Parallel File System

In SCC19, a storage system benchmark is introduced: IO-500.

While NFS provides a shared file system across cluster nodes, its main focus is not to improve the storage system’s throughput. This is where parallel file systems like Lustre, GPFS and BeeGFS come into place. Parallel file systems store data across multiple nodes, and provide simultaneous I/O operations on multiple storage nodes.

BeeGFS

More information on installation and setup can be found at BeeGFS Wiki.

Installation

Installation steps can be found at this wiki page.

Note

When specifying paths to BeeGFS service during configuration, use absolute path instead of relative path.

Hint

Existing file systems (such as ext4, xfs) can be used as data storage for BeeGFS services.

Repository

  • beegfs-mgmtd: Management Server (one node)

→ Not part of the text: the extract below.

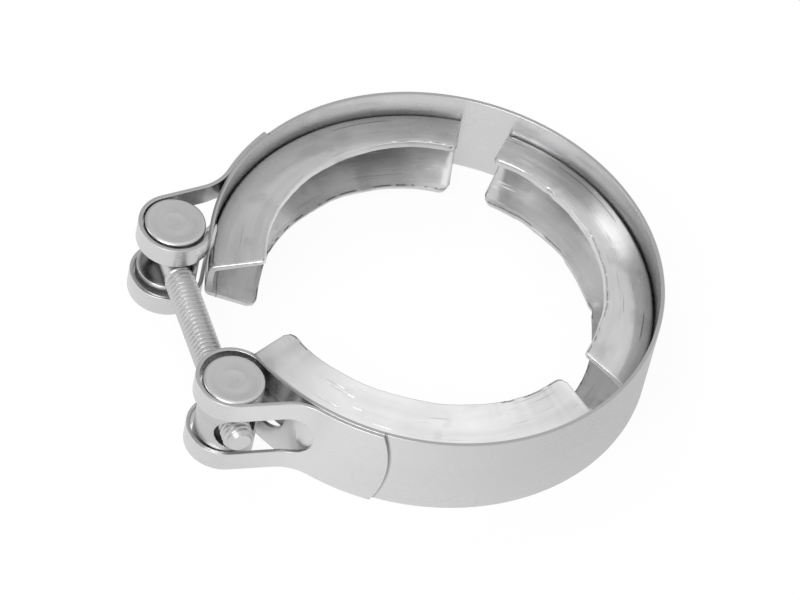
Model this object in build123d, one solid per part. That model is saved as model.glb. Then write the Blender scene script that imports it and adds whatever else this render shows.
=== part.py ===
from build123d import *
import os
from math import acos, asin, atan2, cos, degrees, hypot, radians, sin, tan

# V-band exhaust clamp, in millimetres, +Z up.
# The ring's axis is Z, its mid-plane is z = 0 and its opening faces -Y.
# Angles are measured at the ring's centre from the -Y axis, positive towards +X.

# Trunnions: two turned pins, cross-drilled for the bolt
trunnion_diameter = 12.0
trunnion_end_gap = 0.1
trunnion_chamfer = 0.5

# Band: one strip of sheet, rolled to a ring, with both ends folded round a trunnion
band_outer_radius = 44.5
band_width = 19.0
band_sheet = 0.8
loop_spacing = 38.7
loop_clearance = 0.5
loop_contact_gap = 0.1
leg_length = 8.7
leg_bend_radius = 10.0
tab_length = 14.7
tab_end_round = 24.7

# Windows in the loops that the bolt passes through
window_half_height = 4.9
inner_window_length = 8.2
outer_window_margin = 0.4

# V segments: three pressed channels, welded inside the band
segment_sheet = 1.3
segment_lip_radius = 33.3
segment_flank_angle = 16.6
segment_web_half_height = 3.9
segment_bend_radius = 1.8
segment_spans = {
    "v_segment_head_side": (-115.5, -15.5),
    "v_segment_back": (133.0, 231.5),
    "v_segment_nut_side": (15.3, 118.8),
}

# Bolt
bolt_diameter = 6.0
bolt_end_chamfer = 0.6
bolt_end_length = 8.1
head_diameter = 8.0
head_height = 4.3
head_edge_chamfer = 0.4
head_seat_gap = 0.3
hex_across_flats = 4.0
hex_depth = 2.4

# Holes for the bolt
nut_bore_clearance = 0.05
nut_relief_diameter = 8.2
nut_relief_depth = 3.6
head_slot_height = 6.4
head_slot_bottom_offset = 0.4
head_recess_clearance = 0.6
head_seat_offset = 2.0

# Sizes worked out from the ones above
half_width = band_width / 2
half_sheet = band_sheet / 2
band_inner_radius = band_outer_radius - band_sheet
band_mid_radius = band_outer_radius - half_sheet
tab_mid_radius = band_outer_radius + half_sheet
trunnion_radius = trunnion_diameter / 2
trunnion_length = band_width - 2 * trunnion_end_gap
bolt_radius = bolt_diameter / 2

# Loop: it leaves the ring where both circles touch
loop_mid_radius = trunnion_radius + loop_clearance + half_sheet
loop_center_radius = band_mid_radius + loop_mid_radius
loop_angle = degrees(asin(loop_spacing / 2 / loop_center_radius))

# Leg: it runs straight from the loop to a bend that lies against the ring
leg_reach = loop_mid_radius + leg_bend_radius
bend_center_radius = tab_mid_radius + leg_bend_radius
bend_distance = hypot(leg_reach, leg_length)
bend_cosine = (loop_center_radius**2 + bend_center_radius**2 - bend_distance**2) / (
    2 * loop_center_radius * bend_center_radius
)
tab_start_angle = loop_angle + degrees(acos(bend_cosine))
tab_end_angle = tab_start_angle + degrees(tab_length / tab_mid_radius)


def at(radius, angle):
    """Point in plan at a radius and an angle from the -Y axis."""
    return Vector(radius * sin(radians(angle)), -radius * cos(radians(angle)), 0)


def along(angle):
    """Direction in plan of increasing angle on the ring."""
    return Vector(cos(radians(angle)), sin(radians(angle)), 0)


loop_center = at(loop_center_radius, loop_angle)
trunnion_x = loop_center.X + loop_clearance - loop_contact_gap
trunnion_y = loop_center.Y


def arc_strip(center, radius, start, end, thickness):
    """Flat sector of a strip bent at a radius, from start to end in degrees from +X."""
    outer = CenterArc((center.X, center.Y), radius + thickness / 2, start, end - start)
    inner = CenterArc((center.X, center.Y), radius - thickness / 2, start, end - start)
    return make_face([outer, inner, Line(outer @ 0, inner @ 0), Line(outer @ 1, inner @ 1)])


def line_strip(start, end, thickness):
    """Flat sector of a strip that runs straight."""
    side = (end - start).normalized().rotate(Axis.Z, 90) * (thickness / 2)
    corners = [start + side, end + side, end - side, start - side]
    return make_face(Polyline(*[(c.X, c.Y) for c in corners], close=True))


def leg_route():
    """Bend centre, heading of the straight leg and its two ends."""
    bend_center = at(bend_center_radius, tab_start_angle)
    gap = bend_center - loop_center
    leave_angle = degrees(atan2(gap.Y, gap.X) - atan2(leg_length, leg_reach))
    outward = Vector(1, 0, 0).rotate(Axis.Z, leave_angle)
    leg_start = loop_center + outward * loop_mid_radius
    leg_end = bend_center - outward * leg_bend_radius
    return bend_center, leave_angle, leg_start, leg_end


def window_cutter(center, direction, depth, length):
    """Round-ended slot through a strip, which runs back from its end against direction."""
    across = direction.rotate(Axis.Z, -90)
    plane = Plane(origin=center, x_dir=direction, z_dir=across)
    end = Cylinder(window_half_height, depth)
    run = Pos(-length / 2, 0, 0) * Box(length, 2 * window_half_height, depth)
    return plane * (end + run)


def upright(face):
    """Solid of a plan shape over the band's width."""
    return extrude(face, half_width, both=True)


def ring_part():
    """Ring up to both loops, with the windows of the inner legs."""
    sweep_start = loop_angle - 90
    sweep_end = 270 - loop_angle
    ring = upright(arc_strip(Vector(0, 0, 0), band_mid_radius, sweep_start, sweep_end, band_sheet))
    run = inner_window_length - window_half_height
    center_angle = loop_angle + degrees(run / band_mid_radius)
    cutter = window_cutter(
        at(band_mid_radius, center_angle), along(center_angle), 4 * leg_reach, 2 * loop_mid_radius
    )
    return ring - cutter - mirror(cutter, about=Plane.YZ)


def loop_part():
    """Loop, outer leg and tab on the +X side, with the window of the loop."""
    bend_center, leave_angle, leg_start, leg_end = leg_route()
    loop_start = loop_angle + 90
    tab_heading = tab_start_angle
    loop = arc_strip(loop_center, loop_mid_radius, loop_start, 360 + leave_angle, band_sheet)
    leg = line_strip(leg_start, leg_end, band_sheet)
    bend = arc_strip(
        bend_center, leg_bend_radius, 90 + tab_heading, 180 + leave_angle, band_sheet
    )
    tab = arc_strip(
        Vector(0, 0, 0), tab_mid_radius, tab_start_angle - 90, tab_end_angle - 90, band_sheet
    )
    strap = upright(loop) + upright(leg) + upright(bend) + rounded_tab(upright(tab))
    window_turn = degrees((window_half_height + outer_window_margin) / leg_bend_radius)
    turn = 90 + tab_heading + window_turn
    window_end = bend_center + Vector(1, 0, 0).rotate(Axis.Z, turn) * leg_bend_radius
    heading = Vector(1, 0, 0).rotate(Axis.Z, turn - 90)
    return strap - window_cutter(window_end, heading, 4 * leg_reach, 4 * leg_reach)


def rounded_tab(tab):
    """Tab with its free end cut to a gentle convex arc."""
    center_angle = tab_end_angle - degrees(asin(tab_end_round / tab_mid_radius))
    plane = Plane(
        origin=at(tab_mid_radius, center_angle), x_dir=along(center_angle), z_dir=at(1, center_angle)
    )
    return tab & (plane * Cylinder(tab_end_round, 2 * tab_end_round))


def band():
    loop = loop_part()
    return ring_part() + loop + mirror(loop, about=Plane.YZ)


def trapezoid(web_x, web_z):
    """Shape between both flanges' faces, from the ring's axis out to the web."""
    mouth_z = web_z + web_x * tan(radians(segment_flank_angle))
    return make_face(
        Polyline((0, -mouth_z), (web_x, -web_z), (web_x, web_z), (0, mouth_z), close=True)
    )


def v_section():
    """Channel section in the XZ plane, open towards the ring's axis."""
    flank = radians(segment_flank_angle)
    web_step = segment_sheet * (1 / cos(flank) - tan(flank))
    outer = trapezoid(band_inner_radius, segment_web_half_height)
    outer_corners = outer.vertices().sort_by(Axis.X)[-2:]
    inner = trapezoid(band_inner_radius - segment_sheet, segment_web_half_height - web_step)
    lips = Rectangle(2 * segment_lip_radius, 4 * band_inner_radius)
    return Plane.XZ * (fillet(outer_corners, segment_bend_radius) - inner - lips)


def v_segment(start, end):
    """Channel rolled to the band's inside, over its span."""
    return Rot(0, 0, start - 90) * revolve(v_section(), Axis.Z, end - start)


def crosswise(solid, x):
    """Turned solid, drawn along Z, laid along X at the bolt's height."""
    return Pos(x, trunnion_y, 0) * Rot(0, 90, 0) * solid


def trunnion_blank():
    blank = Cylinder(trunnion_radius, trunnion_length)
    rims = blank.edges().filter_by(GeomType.CIRCLE)
    return chamfer(rims, trunnion_chamfer)


def bore(radius, start, end):
    """Hole along X from start to end, measured from the pin's axis."""
    return Pos((start + end) / 2, 0, 0) * Rot(0, 90, 0) * Cylinder(radius, end - start)


def nut_trunnion():
    """Pin that the bolt screws into; the hole is relieved where the bolt's end comes out."""
    radius = bolt_radius + nut_bore_clearance
    relief_floor = trunnion_radius - nut_relief_depth
    pin = trunnion_blank()
    pin -= bore(radius, -trunnion_diameter, relief_floor)
    pin -= bore(nut_relief_diameter / 2, relief_floor, trunnion_diameter)
    return Pos(trunnion_x, trunnion_y, 0) * pin


def head_trunnion():
    """Pin with a round-bottomed slot, open to -Y, for the bolt, and a recess for its head."""
    recess_radius = head_diameter / 2 + head_recess_clearance
    forwards = (Align.CENTER, Align.MAX, Align.CENTER)
    slot = bore(head_slot_height / 2, -trunnion_diameter, trunnion_diameter)
    slot += Box(2 * trunnion_diameter, trunnion_diameter, head_slot_height, align=forwards)
    pin = trunnion_blank() - Pos(0, head_slot_bottom_offset, 0) * slot
    pin -= bore(recess_radius, -trunnion_diameter, -head_seat_offset)
    return Pos(-trunnion_x, trunnion_y, 0) * pin


def bolt():
    """Screw with a small round head and a hexagon socket; the thread's crests are its surface."""
    shank_start = -trunnion_x - head_seat_offset - head_seat_gap
    shank_end = trunnion_x + bolt_end_length
    upwards = (Align.CENTER, Align.CENTER, Align.MIN)
    downwards = (Align.CENTER, Align.CENTER, Align.MAX)
    shank = Cylinder(bolt_radius, shank_end - shank_start, align=upwards)
    shank = chamfer(shank.faces().sort_by(Axis.Z)[-1].edges(), bolt_end_chamfer)
    head = Cylinder(head_diameter / 2, head_height, align=downwards)
    head = chamfer(head.faces().sort_by(Axis.Z)[0].edges(), head_edge_chamfer)
    hexagon = RegularPolygon(hex_across_flats / 2, 6, major_radius=False)
    socket = Pos(0, 0, -head_height) * extrude(hexagon, hex_depth)
    return crosswise(shank + head - socket, shank_start)


def save(node, solid):
    solid.label = node
    export_step(solid, f"parts/{node}.step")


os.makedirs("parts", exist_ok=True)
save("band", band())
for node, (start, end) in segment_spans.items():
    save(node, v_segment(start, end))
save("head_trunnion", head_trunnion())
save("nut_trunnion", nut_trunnion())
save("bolt", bolt())
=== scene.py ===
from math import acos, asin, atan2, ceil, cos, exp, hypot, pi, radians, sin, tan

import bmesh
import bpy
from mathutils import Matrix, Vector, noise


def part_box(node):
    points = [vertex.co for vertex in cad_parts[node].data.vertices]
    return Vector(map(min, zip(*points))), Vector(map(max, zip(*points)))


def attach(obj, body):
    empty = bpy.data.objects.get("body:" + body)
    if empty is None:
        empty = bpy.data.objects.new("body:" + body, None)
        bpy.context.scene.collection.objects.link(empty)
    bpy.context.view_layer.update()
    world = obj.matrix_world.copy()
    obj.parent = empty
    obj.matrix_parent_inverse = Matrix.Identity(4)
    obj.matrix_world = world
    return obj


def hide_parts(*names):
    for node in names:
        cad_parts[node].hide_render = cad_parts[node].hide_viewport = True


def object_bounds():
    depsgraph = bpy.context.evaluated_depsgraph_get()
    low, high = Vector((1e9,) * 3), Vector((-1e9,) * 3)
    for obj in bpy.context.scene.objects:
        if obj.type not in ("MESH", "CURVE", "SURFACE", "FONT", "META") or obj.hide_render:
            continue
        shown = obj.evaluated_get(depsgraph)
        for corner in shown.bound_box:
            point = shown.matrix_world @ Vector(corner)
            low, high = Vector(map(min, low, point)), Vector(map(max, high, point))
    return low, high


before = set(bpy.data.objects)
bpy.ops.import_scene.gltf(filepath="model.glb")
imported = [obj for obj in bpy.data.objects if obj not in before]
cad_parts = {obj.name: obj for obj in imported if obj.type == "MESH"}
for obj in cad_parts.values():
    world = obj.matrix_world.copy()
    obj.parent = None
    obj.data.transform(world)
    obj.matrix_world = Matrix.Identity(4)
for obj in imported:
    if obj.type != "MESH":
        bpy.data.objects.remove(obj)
cad_low, cad_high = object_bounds()

MM = 0.001
UP = Vector((0, 0, 1))

# Strap: one strip, rolled to the ring and folded round both trunnions
STRAP_WIDTH = 19.0 * MM
STRAP_SHEET = 0.8 * MM
RING_OUTER_RADIUS = cad_high.x
LOOP_SPACING = 38.7 * MM
LOOP_CLEARANCE = 0.5 * MM
TRUNNION_RADIUS = 6.0 * MM
LEG_LENGTH = 8.7 * MM
LEG_BEND_RADIUS = 10.0 * MM
TAB_LENGTH = 14.7 * MM
TAB_END_ROUND = 24.7 * MM
WINDOW_HALF_HEIGHT = 4.9 * MM
INNER_WINDOW_LENGTH = 8.2 * MM
OUTER_WINDOW_MARGIN = 0.4 * MM

RING_MID_RADIUS = RING_OUTER_RADIUS - STRAP_SHEET / 2
TAB_MID_RADIUS = RING_OUTER_RADIUS + STRAP_SHEET / 2
LOOP_MID_RADIUS = TRUNNION_RADIUS + LOOP_CLEARANCE + STRAP_SHEET / 2
LOOP_CENTER_RADIUS = RING_MID_RADIUS + LOOP_MID_RADIUS
LOOP_ANGLE = asin(LOOP_SPACING / 2 / LOOP_CENTER_RADIUS)
BEND_CENTER_RADIUS = TAB_MID_RADIUS + LEG_BEND_RADIUS
LEG_REACH = LOOP_MID_RADIUS + LEG_BEND_RADIUS
BEND_DISTANCE = hypot(LEG_REACH, LEG_LENGTH)
TAB_START_ANGLE = LOOP_ANGLE + acos(
    (LOOP_CENTER_RADIUS**2 + BEND_CENTER_RADIUS**2 - BEND_DISTANCE**2)
    / (2 * LOOP_CENTER_RADIUS * BEND_CENTER_RADIUS)
)
TAB_END_ARC = RING_OUTER_RADIUS * (TAB_START_ANGLE + TAB_LENGTH / TAB_MID_RADIUS)
WELD_FROM_END = 4.2 * MM
WELD_HEIGHT = 3.7 * MM
WELD_RADIUS = 2.0 * MM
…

    • Manages configuration and group membership
    • Hostname or IP address must be known by other nodes at service start time
  • beegfs-meta: Metadata Server (at least one node)

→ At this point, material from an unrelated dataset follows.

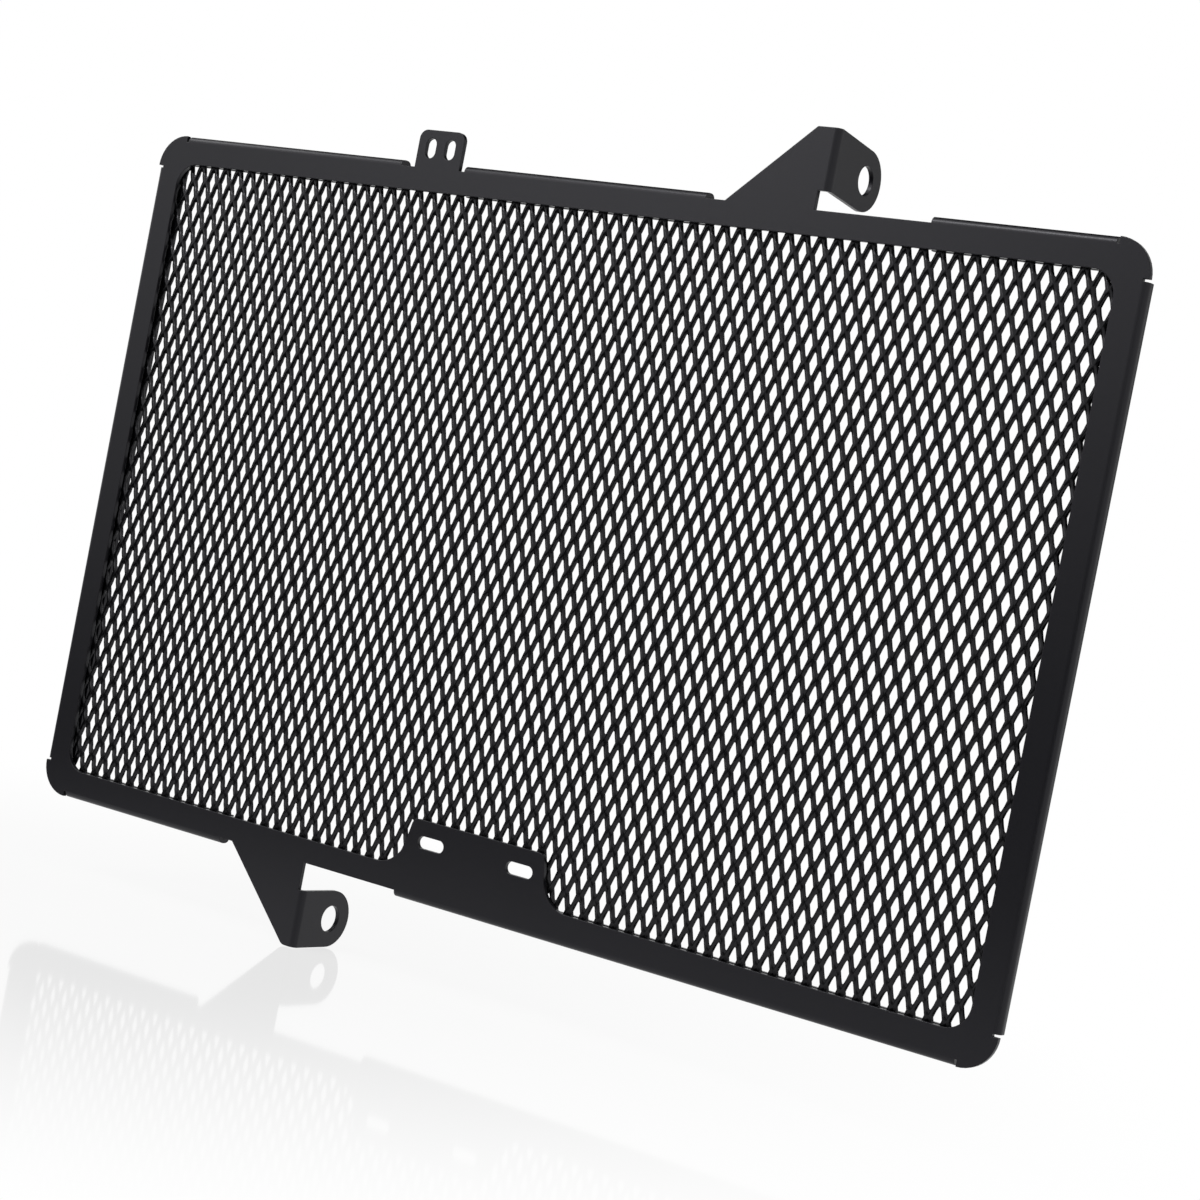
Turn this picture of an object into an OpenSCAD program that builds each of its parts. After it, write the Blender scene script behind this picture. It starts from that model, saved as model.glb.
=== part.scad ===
// Motorcycle radiator guard: one folded sheet, whose open hems clamp a panel of expanded
// mesh, and which hangs on two bolt ears and one tie tab.
// +X runs along the long side, +Y from the front face to the back, +Z up.
// The origin is the middle of the upper ear's bolt hole, on the ear's outer face.

/* [Sheet] */
// Thickness of the folded sheet
sheet_t = 1.5; // [1:0.1:2]
// Inside radius of every fold
fold_in_r = 0.5; // [0.3:0.1:1]
// Diameter of both bolt holes
bolt_d = 9; // [6.5:0.5:11]

/* [Panel] */
// Width over the side flanges
panel_w = 375; // [340:1:440]
// Height over the top and bottom flanges
panel_h = 235; // [200:1:290]
// Width of the strip from the flange to the window
strip_w = 9.7; // [8:0.1:13]
// Radius of the face's corners, which have no hem
corner_r = 11; // [9:0.5:13]
// Radius of the window's corners
window_r = 8; // [4:0.5:10]
// Slit between a corner and the hem beside it
corner_slit = 0.8; // [0.5:0.1:2]

/* [Tie tab] */
// Middle of the tab, from the panel's middle
tab_x = -65; // [-72:0.5:-50]
// Width of the tab
tab_w = 18.5; // [17:0.5:24]
// Rise of the tab over the top flange
tab_rise = 10.5; // [10:0.5:16]
// Radius of the tab's corners
tab_r = 3; // [1:0.5:4]
// Width of each tie slot
slot_w = 4.2; // [3:0.1:5]
// Length of each tie slot
slot_l = 6.6; // [5.5:0.1:7.5]
// Distance between the slots' middles
slot_pitch = 7.9; // [6.5:0.1:9]
// From the tab's top down to the slots' middles
slot_drop = 6; // [5:0.5:7]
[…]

    • Stores directory information and allocates file space on storage servers
  • beegfs-storage: Storage Server (at least one node)

    • Stores raw file contents
  • beegfs-client and beegfs-helperd: Client

    • Kernel module to mount the file system
    • Requires userspace helper daemon for logging and hostname resolution
  • libbeegfs-ib: RDMA support

    • libraries for RDMA support for Metadata and Storage Services
  • beegfs-utils: BeeGFS utilities for administrators

    • beegfs-ctl tool for command-line administration
    • beegfs-fsck tool for file system checking
    • Several small helper scripts

Some optional packages are omitted here.

Client Kernel Module

To enable InfiniBand & RDMA support, change buildArgs in /etc/beegfs/beegfs-client-autobuild.conf:

buildArgs=-j8 BEEGFS_OPENTK_IBVERBS=1 OFED_INCLUDE_PATH=/usr/src/ofa_kernel/default/include

Then run

/etc/init.d/beegfs-client rebuild